— start of Supplied material —

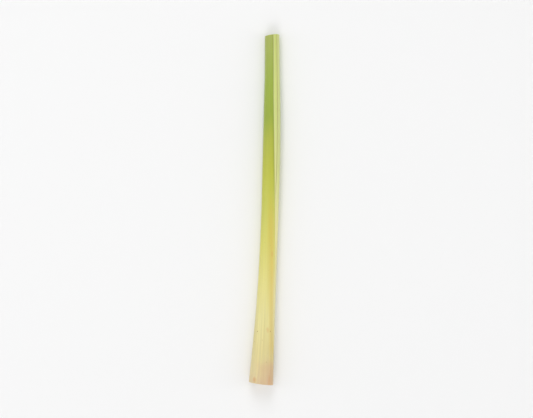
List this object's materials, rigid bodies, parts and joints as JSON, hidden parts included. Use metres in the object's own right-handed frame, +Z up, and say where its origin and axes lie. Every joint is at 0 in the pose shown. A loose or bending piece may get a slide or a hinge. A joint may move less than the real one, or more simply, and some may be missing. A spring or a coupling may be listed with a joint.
{
  "type": "lemongrass stalk",
  "caption": "Trimmed fresh lemongrass stalk lying on its side: tapered, slightly bowed, leaf sheaths rolled round a short stem, cut square at both ends",
  "frame": {"origin": "the middle of the underside of the stalk's box, on the surface that it lies on", "axes": "+Y runs along the stalk from the root end to the green cut end, +Z is up, +X is to the right when it is seen from above with the green end away"},
  "size_m": [0.0176, 0.2516, 0.0153],
  "materials": {
    "stem": "moist cut stem flesh, cream with a peach tint",
    "outer_sheath": "satin waxy leaf skin, green at the top fading through straw yellow to peach at the root end",
    "inner_sheath": "satin pale green leaf skin with fine veins",
    "heart": "moist pale young leaf"
  },
  "bodies": {
    "root": {"base_stem": "stem", "leaf_sheath_1": "outer_sheath", "leaf_sheath_2": "inner_sheath", "leaf_sheath_3": "inner_sheath", "leaf_sheath_4": "inner_sheath", "leaf_sheath_5": "inner_sheath", "leaf_sheath_6": "inner_sheath", "heart_leaf": "heart"}
  },
  "joints": []
}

— end of Supplied material —

Repeat the material above exactly.

▸ **Exercise output**
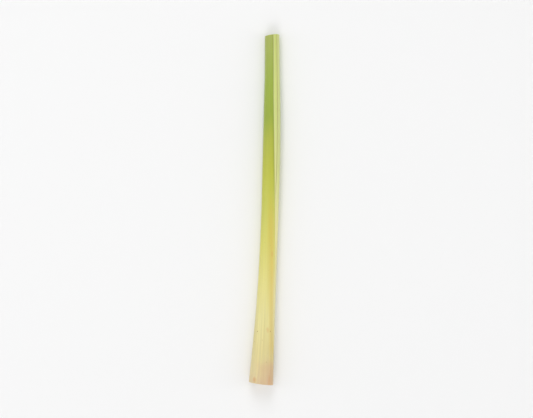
List this object's materials, rigid bodies, parts and joints as JSON, hidden parts included. Use metres in the object's own right-handed frame, +Z up, and say where its origin and axes lie. Every joint is at 0 in the pose shown. A loose or bending piece may get a slide or a hinge. A joint may move less than the real one, or more simply, and some may be missing. A spring or a coupling may be listed with a joint.
{
  "type": "lemongrass stalk",
  "caption": "Trimmed fresh lemongrass stalk lying on its side: tapered, slightly bowed, leaf sheaths rolled round a short stem, cut square at both ends",
  "frame": {"origin": "the middle of the underside of the stalk's box, on the surface that it lies on", "axes": "+Y runs along the stalk from the root end to the green cut end, +Z is up, +X is to the right when it is seen from above with the green end away"},
  "size_m": [0.0176, 0.2516, 0.0153],
  "materials": {
    "stem": "moist cut stem flesh, cream with a peach tint",
    "outer_sheath": "satin waxy leaf skin, green at the top fading through straw yellow to peach at the root end",
    "inner_sheath": "satin pale green leaf skin with fine veins",
    "heart": "moist pale young leaf"
  },
  "bodies": {
    "root": {"base_stem": "stem", "leaf_sheath_1": "outer_sheath", "leaf_sheath_2": "inner_sheath", "leaf_sheath_3": "inner_sheath", "leaf_sheath_4": "inner_sheath", "leaf_sheath_5": "inner_sheath", "leaf_sheath_6": "inner_sheath", "heart_leaf": "heart"}
  },
  "joints": []
}